The US cannot afford to snub international law for eternity. Its Iraq occupation will eventually end, and history is a better judge than the courts. In the meantime, let's take what we can get and move forward with it.
hahaha! Typical Arab living in denial. It's pathetic.
This denial rhetoric is childish and it must stop.
Yeah, sure. But Saddam and Asad were supported by the US administration for a long, long time. Denying this is dangerous too. It does not mean that we should blame everything on the US (I do not believe in apportioning blame at all, actually), but to be absolutely pragmatic about it, neither does it mean that what is to come after Asad and Saddam is necessarily better.
I know it seems that there are only 2 exists on the train, but I do not think it is true. It is just an excuse to sit back and do nothing (I have heard that a lot, so I do not mean you personally).
And on a side note: American foreign policy is just as circular as Arab political speak. Democracy, for example, has been recirculated from its use in Vietnam. You are just harder on the ones you know better.

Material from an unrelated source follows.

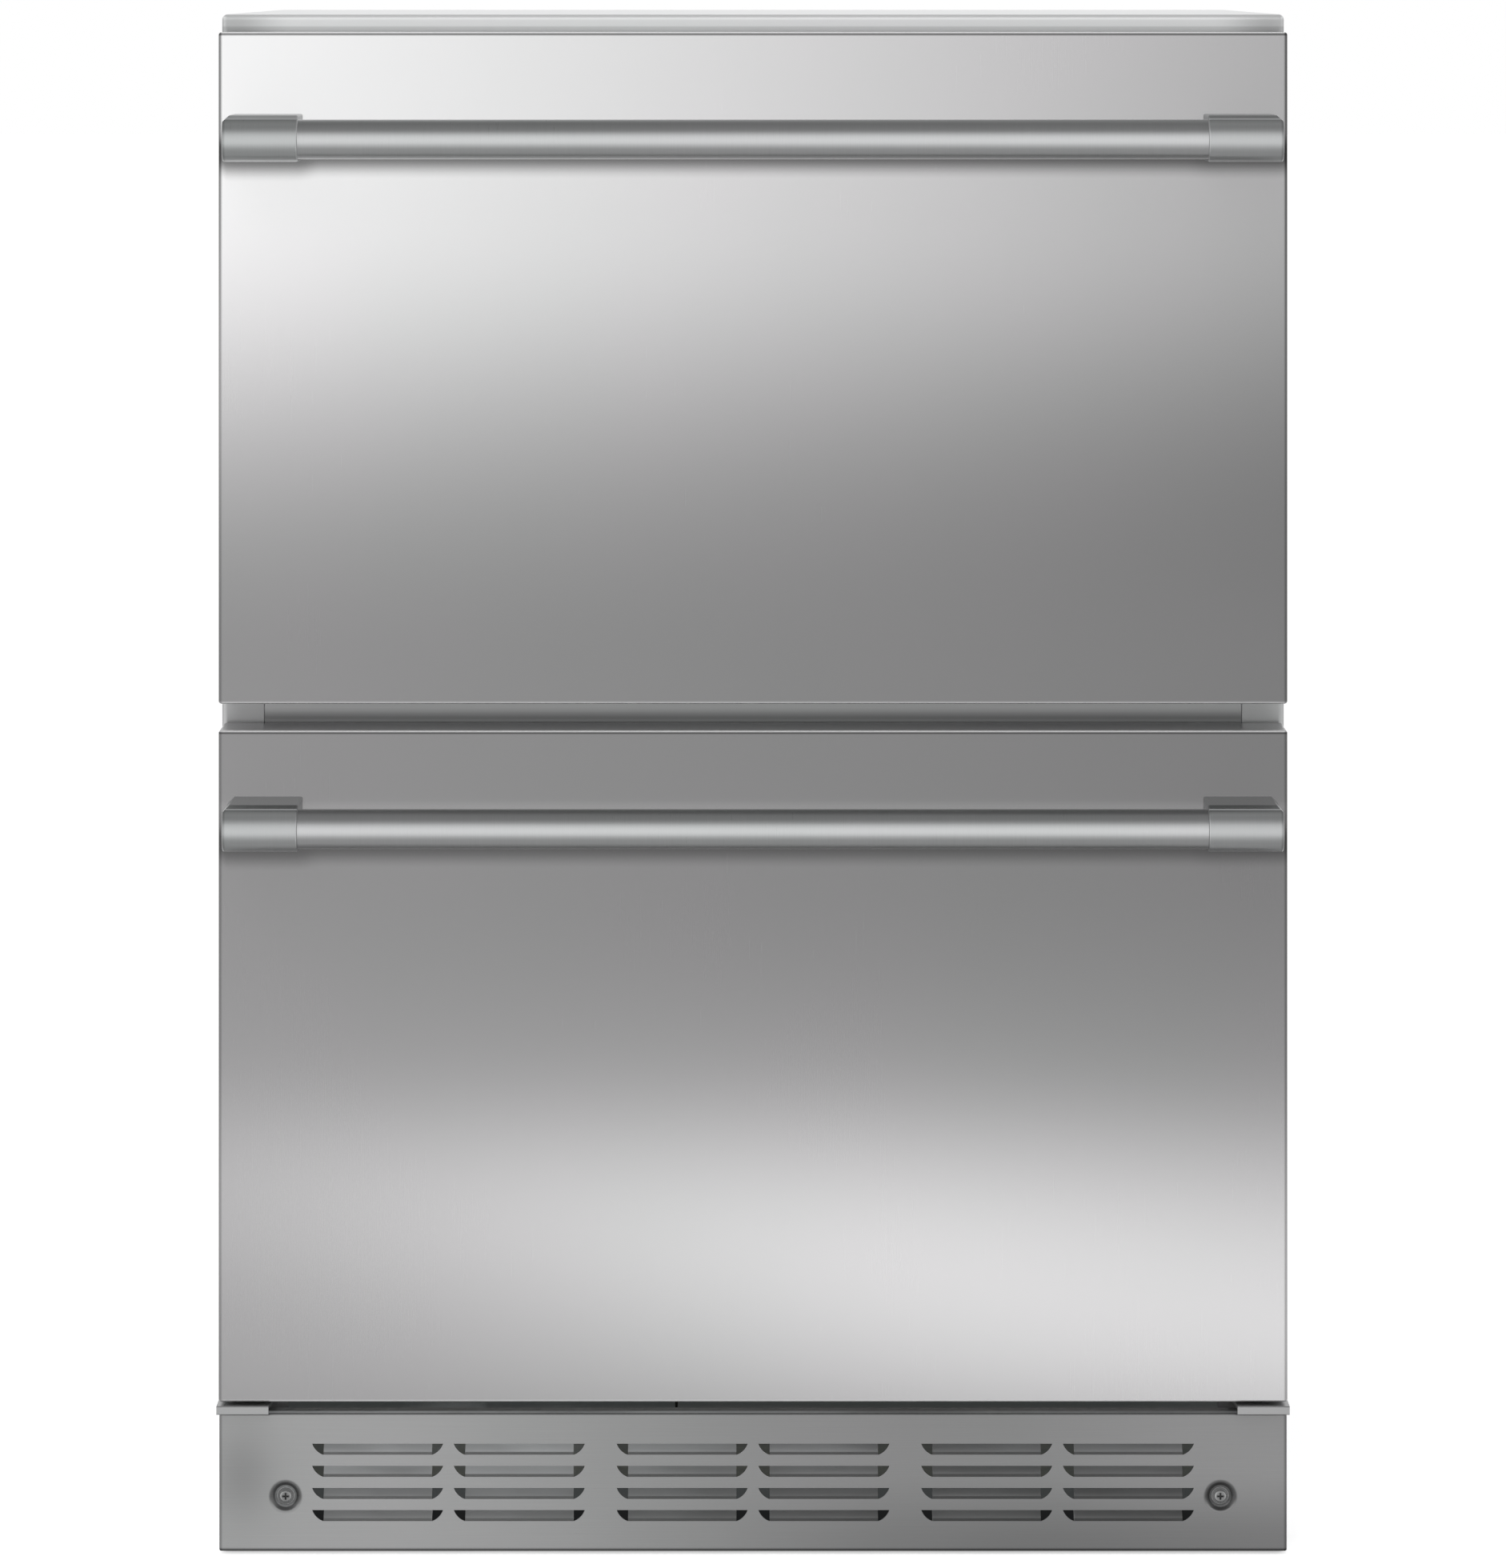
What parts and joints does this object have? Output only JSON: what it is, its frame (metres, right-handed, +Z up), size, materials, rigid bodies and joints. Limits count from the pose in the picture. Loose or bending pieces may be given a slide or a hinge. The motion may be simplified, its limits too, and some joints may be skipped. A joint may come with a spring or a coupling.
{
  "type": "undercounter drawer refrigerator",
  "caption": "Undercounter refrigerator with stacked pull-out drawers, bar handles, louvred toe-kick grille and a rear machine compartment.",
  "frame": {"origin": "on the floor, midway across the width and midway between the handles' front and the rear panel's beads", "axes": "+Z is up, -Y is the front with the drawer handles, +X is to the right of someone facing the drawers"},
  "size_m": [0.606, 0.6654, 0.87],
  "materials": {
    "cabinet_satin_steel": "satin",
    "galvanised_steel": "satin",
    "insulation_foam": "matte",
    "liner_white": "gloss",
    "drawer_liner_white": "gloss",
    "bin_plastic": "satin",
    "divider_plastic": "satin",
    "brushed_stainless": "brushed",
    "kick_stainless": "brushed",
    "bracket_steel": "satin",
    "handle_stainless": "brushed",
    "screw_steel": "satin",
    "gasket_rubber": "matte",
    "slide_zinc": "zinc plated",
    "compressor_black": "satin",
    "mount_rubber": "matte",
    "coil_aluminium": "satin",
    "shroud_black": "matte",
    "fan_black": "matte",
    "motor_steel": "satin",
    "copper": "satin",
    "tray_plastic": "matte",
    "cord_black": "matte",
    "console_plastic": "gloss",
    "button_plastic": "satin",
    "light_lens": "frosted",
    "leg_steel": "zinc plated"
  },
  "bodies": {
    "cabinet": {"cabinet_shell": "cabinet_satin_steel", "center_mullion": "cabinet_satin_steel", "rear_panel": "galvanised_steel", "base_pan": "galvanised_steel", "rear_cover": "galvanised_steel", "grille_brackets": "galvanised_steel", "control_box": "galvanised_steel", "insulation_foam": "insulation_foam", "inner_liner": "liner_white", "evaporator_cover": "liner_white", "toe_kick_grille": "kick_stainless", "corner_brackets": "bracket_steel", "grille_screws": "screw_steel", "upper_outer_rails": "slide_zinc", "lower_outer_rails": "slide_zinc", "compressor": "compressor_black", "compressor_mounts": "mount_rubber", "condenser_coil": "coil_aluminium", "evaporator_coil": "coil_aluminium", "fan_shroud": "shroud_black", "condenser_fan_motor": "motor_steel", "evaporator_fan_motor": "motor_steel", "refrigerant_tubing": "copper", "filter_drier": "copper", "drain_pan": "tray_plastic", "power_cord": "cord_black", "control_panel": "console_plastic", "led_light": "light_lens"},
    "upper_drawer": {"upper_drawer_front": "brushed_stainless", "upper_drawer_foam": "insulation_foam", "upper_drawer_liner": "drawer_liner_white", "upper_gasket": "gasket_rubber", "upper_handle_bar": "handle_stainless", "upper_handle_posts": "handle_stainless", "upper_handle_screws": "screw_steel", "upper_drawer_bin": "bin_plastic", "upper_inner_rails": "slide_zinc"},
    "upper_slide_middle": {"upper_middle_rails": "slide_zinc"},
    "upper_divider_plate": {"upper_divider": "divider_plastic"},
    "lower_drawer": {"lower_drawer_front": "brushed_stainless", "lower_drawer_foam": "insulation_foam", "lower_drawer_liner": "drawer_liner_white", "lower_gasket": "gasket_rubber", "lower_handle_bar": "handle_stainless", "lower_handle_posts": "handle_stainless", "lower_handle_screws": "screw_steel", "lower_drawer_bin": "bin_plastic", "lower_inner_rails": "slide_zinc"},
    "lower_slide_middle": {"lower_middle_rails": "slide_zinc"},
    "lower_divider_plate": {"lower_divider": "divider_plastic"},
    "condenser_fan": {"condenser_fan_blade": "fan_black"},
    "evaporator_fan": {"evaporator_fan_blade": "fan_black"},
    "button_left_cap": {"button_left": "button_plastic"},
    "button_middle_cap": {"button_middle": "button_plastic"},
    "button_right_cap": {"button_right": "button_plastic"},
    "leg_front_left": {"levelling_leg_front_left": "leg_steel"},
    "leg_front_right": {"levelling_leg_front_right": "leg_steel"},
    "leg_rear_left": {"levelling_leg_rear_left": "leg_steel"},
    "leg_rear_right": {"levelling_leg_rear_right": "leg_steel"}
  },
  "joints": [
    {"name": "upper_drawer_slide", "type": "slide", "parent": "cabinet", "child": "upper_drawer", "axis": [0, -1, 0], "range_m": [0, 0.42]},
    {"name": "upper_middle_slide", "type": "slide", "parent": "cabinet", "child": "upper_slide_middle", "axis": [0, -1, 0], "range_m": [0, 0.21]},
    {"name": "upper_divider_slide", "type": "slide", "parent": "upper_drawer", "child": "upper_divider_plate", "axis": [0, 1, 0], "range_m": [-0.18, 0.18]},
    {"name": "lower_drawer_slide", "type": "slide", "parent": "cabinet", "child": "lower_drawer", "axis": [0, -1, 0], "range_m": [0, 0.42]},
    {"name": "lower_middle_slide", "type": "slide", "parent": "cabinet", "child": "lower_slide_middle", "axis": [0, -1, 0], "range_m": [0, 0.21]},
    {"name": "lower_divider_slide", "type": "slide", "parent": "lower_drawer", "child": "lower_divider_plate", "axis": [0, 1, 0], "range_m": [-0.18, 0.18]},
    {"name": "condenser_fan_spin", "type": "hinge", "parent": "cabinet", "child": "condenser_fan", "pos_m": [-0.165, 0.165, 0.112], "axis": [0, 1, 0], "continuous": true},
    {"name": "evaporator_fan_spin", "type": "hinge", "parent": "cabinet", "child": "evaporator_fan", "pos_m": [0, 0.236, 0.752], "axis": [0, 1, 0], "continuous": true},
    {"name": "button_left_press", "type": "slide", "parent": "cabinet", "child": "button_left_cap", "axis": [0, 1, 0], "range_m": [0, 0.0015], "stiffness_N_per_m": 600},
    {"name": "button_middle_press", "type": "slide", "parent": "cabinet", "child": "button_middle_cap", "axis": [0, 1, 0], "range_m": [0, 0.0015], "stiffness_N_per_m": 600},
    {"name": "button_right_press", "type": "slide", "parent": "cabinet", "child": "button_right_cap", "axis": [0, 1, 0], "range_m": [0, 0.0015], "stiffness_N_per_m": 600},
    {"name": "leg_front_left_turn", "type": "hinge", "parent": "cabinet", "child": "leg_front_left", "pos_m": [-0.268, -0.188, 0], "axis": [0, 0, 1], "continuous": true},
    {"name": "leg_front_right_turn", "type": "hinge", "parent": "cabinet", "child": "leg_front_right", "pos_m": [0.268, -0.188, 0], "axis": [0, 0, 1], "continuous": true},
    {"name": "leg_rear_left_turn", "type": "hinge", "parent": "cabinet", "child": "leg_rear_left", "pos_m": [-0.268, 0.292, 0], "axis": [0, 0, 1], "continuous": true},
    {"name": "leg_rear_right_turn", "type": "hinge", "parent": "cabinet", "child": "leg_rear_right", "pos_m": [0.268, 0.292, 0], "axis": [0, 0, 1], "continuous": true}
  ],
  "couplings": [
    {"joint": "upper_middle_slide", "follows": "upper_drawer_slide", "ratio": 0.5},
    {"joint": "lower_middle_slide", "follows": "lower_drawer_slide", "ratio": 0.5}
  ]
}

Regarding the US support for Saddam, I agree with what you said you for the most part. Actually, yesterday on the Today show, Matt Lauer asked someone why there weren't any US figure testifying at Saddam's trial, considering that he was a US ally at the time. (or something to that effect). I think his guest dodged the question, but it's a legitimate question. One that, I am afraid, is becoming an excuse for general Arab inaction. When I said there were only 2 exits, I meant that we have to make a choice. Staying on the train of conspiracies and blaming others did us no good over the years. We have to climb out of our rut somehow, and the only way to go right now is to play according to the latest rules and try to effectuate a change from within the game.